Calathea care in Kuwait
Calathea is the most difficult popular houseplant in Kuwait — and the most returned. The three biggest failure modes are fixable if you set the plant up correctly from day one.
Water quality is non-negotiable
Calatheas are extremely sensitive to chlorine, fluoride, and calcium — all present in Kuwait tap water. Using tap water directly causes crispy brown leaf edges within weeks.
Use filtered water, distilled water, or rainwater only. If that isn't practical, leave tap water in an open container for 24 hours so chlorine evaporates, then use.
This is the single most important Kuwait-specific rule for Calathea. Get it wrong and nothing else you do will fix the leaves.
Humidity strategy
Target 60% humidity. That's impossible in a standard Kuwait AC'd room without equipment.
Best setup: small humidifier within 1 metre of the plant, running 8–10 hours a day. Second-best: pebble tray plus a cluster of 3+ tropical plants.

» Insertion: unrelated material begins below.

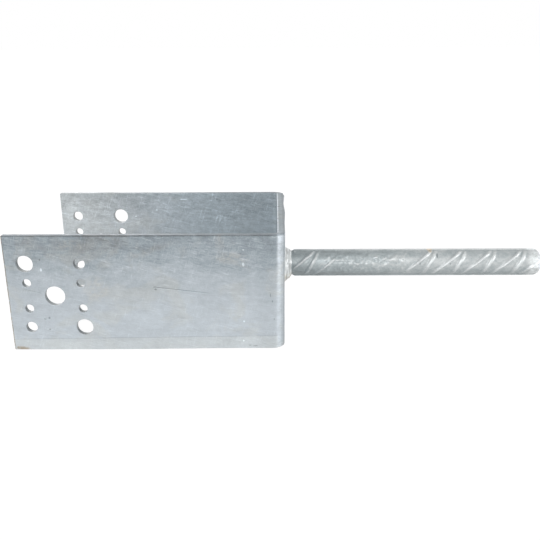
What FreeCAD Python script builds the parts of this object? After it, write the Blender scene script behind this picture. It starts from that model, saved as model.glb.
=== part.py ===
"""Timber post base: a folded and punched steel U with a ribbed anchor dowel welded to its web.

The frame's origin is the centre of the post's seat, which is the inner face of the web. +X runs along the
dowel, away from the post. The two flanges point to -X and stand at the two ends of Y. +Z runs across the
width of the strip that the U is folded from, so the base lies on the long edges of that strip.
All sizes are in millimetres, and all angles in degrees.
"""

import FreeCAD, Part
import Sketcher
import math
import os

# Driving sizes: alias, value, what it is.
SIZES = (
    ("post_width", 140.0, "clear width between the flanges"),
    ("strip_width", 90.0, "width of the steel strip"),
    ("strip_thickness", 5.0, "thickness of the steel strip"),
    ("flange_reach", 200.0, "flange tip to the post's seat"),
    ("inner_bend_radius", 4.0, "inside radius of the two folds"),
    ("edge_break", 0.7, "broken corner along the strip's long edges"),
    ("hole_inset", 35.0, "flange tip to the centre of its hole group"),
    ("column_offset", 20.0, "centre hole to each outer column of holes"),
    ("outer_row_offset", 25.0, "centre hole to the rows of bolt and screw holes"),
    ("inner_row_offset", 10.0, "centre hole to the rows of nail holes"),
    ("group_drop", 1.5, "how far each hole group lies below the middle of the strip"),
    ("centre_hole_radius", 7.5, "cross bolt hole through both flanges"),
    ("bolt_hole_radius", 6.25, "large holes, on one diagonal of the group"),
    ("screw_hole_radius", 4.25, "middle holes, on the other diagonal"),
    ("nail_hole_radius", 3.25, "small holes"),
    ("dowel_radius", 10.0, "core radius of the ribbed bar"),
    ("dowel_length", 215.0, "web's outer face to the dowel's end"),
    ("dowel_end_round", 3.5, "rounded edge of the bar's cropped end, over its ribs"),
    ("rib_height", 1.3, "crown of a rib above the core"),
    ("rib_foot_width", 4.4, "width of a rib at its root, along the bar"),
    ("rib_crest_width", 1.6, "width of a rib at its crown, along the bar"),
    ("rib_root_depth", 0.4, "how far a rib is rooted in the core"),
    ("rib_half_sweep", 72.0, "angle round the bar from a rib's crown to where it fades out"),
    ("rib_pair_pitch", 24.75, "distance at which one shallow and one steep rib repeat"),
    ("rib_shallow_angle", 37.0, "angle of a shallow rib to the bar's axis, seen square on"),
    ("rib_steep_angle", 56.0, "angle of a steep rib to the bar's axis, seen square on"),
    ("rib_row_turn", 13.0, "how far the front row of ribs is turned up about the bar"),
    ("rib_start", 13.8, "web's outer face to the crown of the first rib"),
    ("seam_height", 1.3, "height of the two lengthwise ribs above the core"),
    ("seam_foot_width", 4.0, "width of a lengthwise rib at its root"),
    ("seam_crest_width", 2.2, "width of a lengthwise rib at its crest"),
    ("crop_clearance", 30.0, "how far the two crops reach past the bar"),
    ("weld_leg_bar", 5.5, "length of the fillet weld along the bar"),
    ("weld_leg_web", 5.0, "height of the fillet weld up the web"),
)
VALUE = {alias: value for alias, value, _ in SIZES}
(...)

A Calathea placed in a bathroom with a frosted window does better than a Calathea in a 'perfect' living room without humidity.
Light — not too much, not too little
Calatheas want bright indirect light, about 300–500 lux. North-facing windows in Kuwait are ideal because the light is consistent and never direct.
Direct sun fades the markings and burns leaves within two hours. Too-dim rooms cause the pattern to become muddy and close up.
The leaves naturally fold up at night — this is called 'prayer' behaviour and is healthy. If they stay folded during the day, humidity is too low.
Recovery after the first crispy leaves
Trim brown leaf edges with clean scissors — follow the natural leaf shape. This doesn't hurt the plant and it looks tidier.
Remove fully-brown leaves entirely at the stem base. They won't recover and they pull energy from new growth.
A Calathea that's been crispy for months can fully regrow if you fix water and humidity — give it 2–3 new leaf cycles before judging.